Olivia Wilde and Nick Kroll in "Don't Worry Darling"
Credit: Warner Bros. Pictures

When Jack lunges at Alice, she clocks him with a whiskey glass, cracking open his pretty face and getting blood all over her pretty dress. Also, she kills him. And not just in the simulation. A knowing Bunny proclaims, "If a man dies here, he dies in the real world." 

First off, why? For all the time Don't Worry Darling spends on having Frank prattle on about gender roles and self-determination, couldn't he have taken a few moments to lay out how a virtual blow to the head could really kill a man?

Did the men know this going in? And why did Bunny phrase it this way? Do women not die in Victory? Is Margaret dead? Or did her suicide attempt bump her out of the simulation's hold? Is that why Dr. Collins (Timothy Simons) says she's better now? Or is that just another bold-faced lie to keep Alice complacent? If Margaret is dead, was her husband booted from Victory to sever ties? Or did he choose to leave when his reason for being there was gone? Then again, if you can make virtual children, why not a virtual wife?

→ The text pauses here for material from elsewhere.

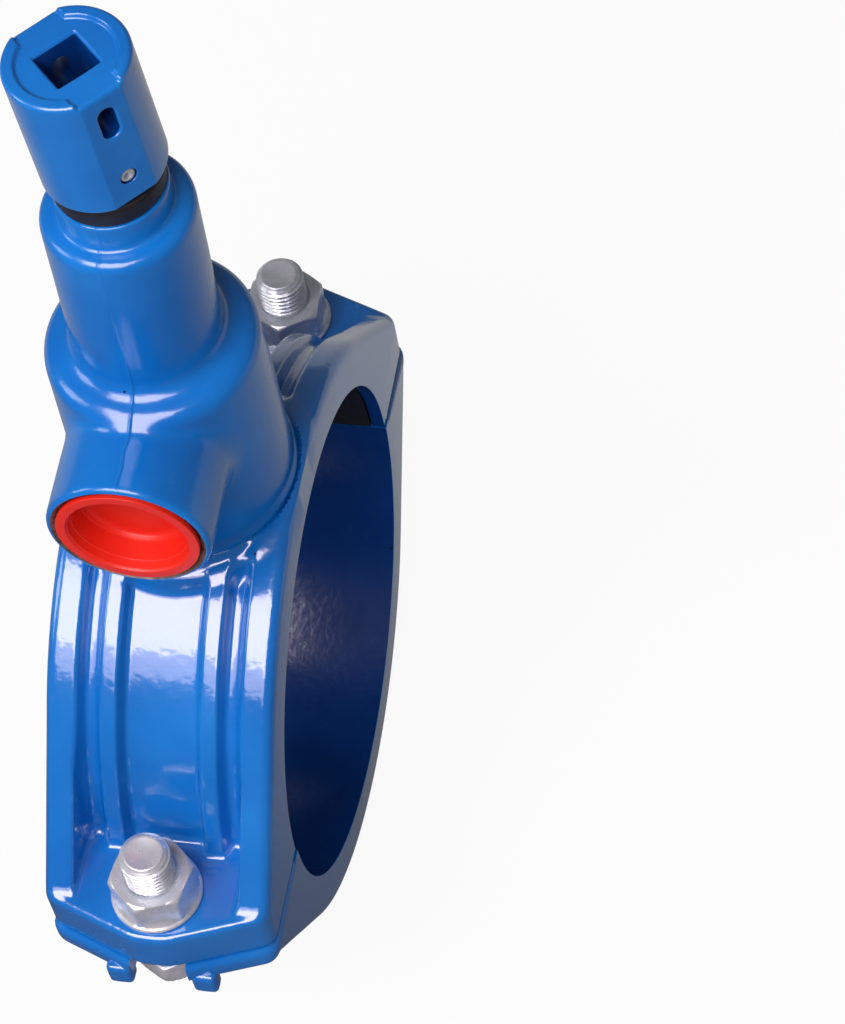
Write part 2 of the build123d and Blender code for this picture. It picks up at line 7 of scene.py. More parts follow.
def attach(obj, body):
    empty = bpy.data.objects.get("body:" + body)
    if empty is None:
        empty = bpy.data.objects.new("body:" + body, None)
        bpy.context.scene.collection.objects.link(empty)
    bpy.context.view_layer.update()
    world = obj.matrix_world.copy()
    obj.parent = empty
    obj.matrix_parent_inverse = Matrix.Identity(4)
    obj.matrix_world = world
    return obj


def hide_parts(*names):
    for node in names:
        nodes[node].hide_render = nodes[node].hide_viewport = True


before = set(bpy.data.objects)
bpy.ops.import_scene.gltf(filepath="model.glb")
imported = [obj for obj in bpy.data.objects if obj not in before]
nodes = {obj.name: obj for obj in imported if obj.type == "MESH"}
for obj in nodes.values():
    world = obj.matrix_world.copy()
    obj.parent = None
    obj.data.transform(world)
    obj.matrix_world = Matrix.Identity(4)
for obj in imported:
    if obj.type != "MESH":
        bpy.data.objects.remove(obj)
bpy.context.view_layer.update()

# ---------------------------------------------------------------- camera, floor and light
# A tapping saddle on a pale table, seen from above its front right, under one wide soft
# box to the left of the camera, a weak strip below that box and a weak one far to the left.
TURN, TILT, ROLL = np.radians([19.33, 57.15, -11.29])
CAMERA_PLACE = (0.274317, -0.578330, 1.028176)
CAMERA_LENS = 129.5
OBJECT_MIDDLE = Vector((0, 0, 0.1))
TABLE_Z = -0.0962
TABLE_HALF = 4
MM = 0.001


def linear(code):
    """Linear colour, with alpha, of an sRGB hex code."""
    values = np.array([int(code[i:i + 2], 16) / 255 for i in (1, 3, 5)])
    values = np.where(values <= 0.04045, values / 12.92, ((values + 0.055) / 1.055) ** 2.4)
    return (*values, 1.0)


def add(tree, kind, settings=None, **inputs):
    """Adds a node, sets its properties and fills or links its inputs, i3 being the fourth."""
    node = tree.nodes.new("ShaderNode" + kind)
    for key, value in (settings or {}).items():
        setattr(node, key, value)
    for key, value in inputs.items():
        numbered = key[0] == "i" and key[1:].isdigit()
        socket = node.inputs[int(key[1:]) if numbered else key.replace("_", " ")]
        if isinstance(value, bpy.types.NodeSocket):
            tree.links.new(value, socket)
        else:
            socket.default_value = value
    return node


def new_material(name):
    """An empty node material and its tree."""
    material = bpy.data.materials.new(name)
    material.use_nodes = True
    material.node_tree.nodes.clear()
    return material, material.node_tree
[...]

Okay, let me pull out of this spin. Presumably, gender doesn't matter when it comes to virtual death causing a real one. Or at least that's what Alice believes. Otherwise, she wouldn't have to race to the edge of their virtual reality, Truman Show-style. 

8. Wait, but seriously, how does the Victory Project work? 

Chris Pine in "Don't Worry Darling."
Credit: Warner Bros. Pictures

You mean how do these men not only hold down a job, but also feed, wash, and deal with the bodily functions of these "wives" 24/7? How has no alarm been sounded when at least 72 people have gone missing — including a seemingly respected doctor with a busy schedule? 

And how do drugs and alcohol work there? Why does the not-so-good doctor urge Alice to take pills to calm her nerves when presumably Jack could just be slipping drugs into her IV without her ever knowing? 

9. Who are the men in red? 

Are they employees of Frank? Outraged incels trying to work program their way into Victory? Or are they programmed in like the little children, who make terrific cocktails? Sorry. I've got no idea. 

10. What does the end of Don't Worry Darling mean? 

Florence Pugh runs down an empty road in "Don't Worry Darling."
Credit: Warner Bros. Pictures

After killing Jack and getting an explanation from Bunny, Alice steals a car to race out of Victory, back to the tower on a mountain, where she blacked out before.

What the movie didn't show that first time was Alice waking in the real world, only to be plunged back into Victory by the devious Jack. This time, she's racing to reality with no Jack on the other side to drop her back in, but lots of men in red jumpsuits on her tail. Car chases lead to collisions and a final sprint to escape. As Alice reaches the glass door, on comes the familiar flurry of images Wilde has sprinkled throughout the film: a splash of red, dancing girls in black and white, and a blue eye dilating — then a glimpse of Alice in her modern reality, dancing wildly in casual clothes. Finally, as the film cuts to black, we hear Alice's ragged gasp, as if she's just woken up from a terrible dream. 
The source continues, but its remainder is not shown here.